Anon- they'll be on the first flight out!

Hi Sweetpeabart - I LOVE the chart! The chart is a wonderous thing and it really, really works.

Sadly, the affected teeth were Firstborn's adult teeth. It still makes me mad to think about it. Now I know how my mum felt all those times when I broke bits of myself and got into scrapes - sucks to be the mom of an unco kid like me (and poor Firstborn has inherited it from me 100%).
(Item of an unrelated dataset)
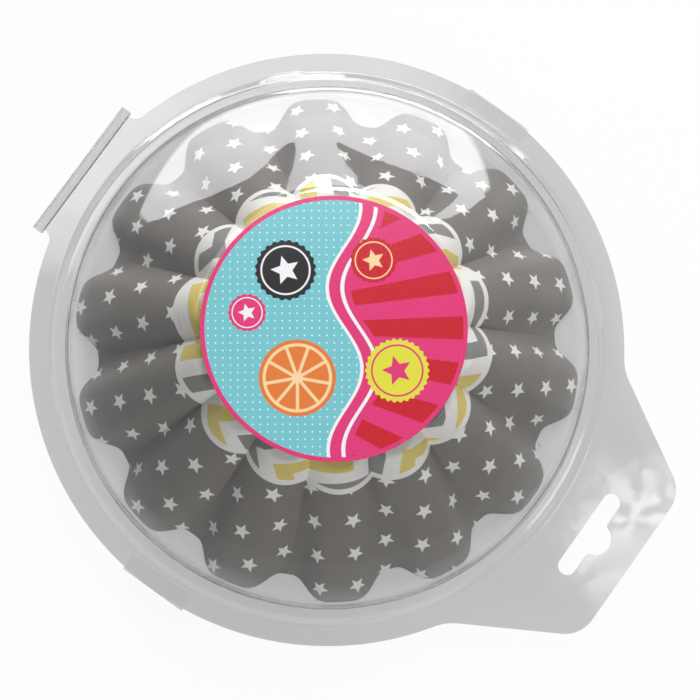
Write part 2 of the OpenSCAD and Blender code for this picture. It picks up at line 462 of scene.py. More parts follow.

Spitting I can cope with. It's the bratty attitude-filled speech that I'm not so keen on. Sigh.
DelRae said…
I'm a firstborn myself, and I have to say that I was pretty head strong myself. I now have a 2 year old son who, I'm afraid, has inherited all of my firstborn stubborness...and did I mention he's only 2?! Have you read The Birth Order book by Kevin Lehman - it might give you some insight as to what to expect and how to handle a firstborn's behavior. :)
Lea said…
Ohhh, how I can relate! My sassy 7-year-old seems convinced she's ready to move out and start living on her own, without any guidance from her parents. But then yesterday, in a fit of rage over my being a few minutes late picking her up from school, she stalked across the street WITHOUT LOOKING and nearly got run over! Needless to say, we had quite a serious chat after that little episode.

Reading your post makes me think this may be somewhat universal... I hope? I'm just dreading the "real" teenage years.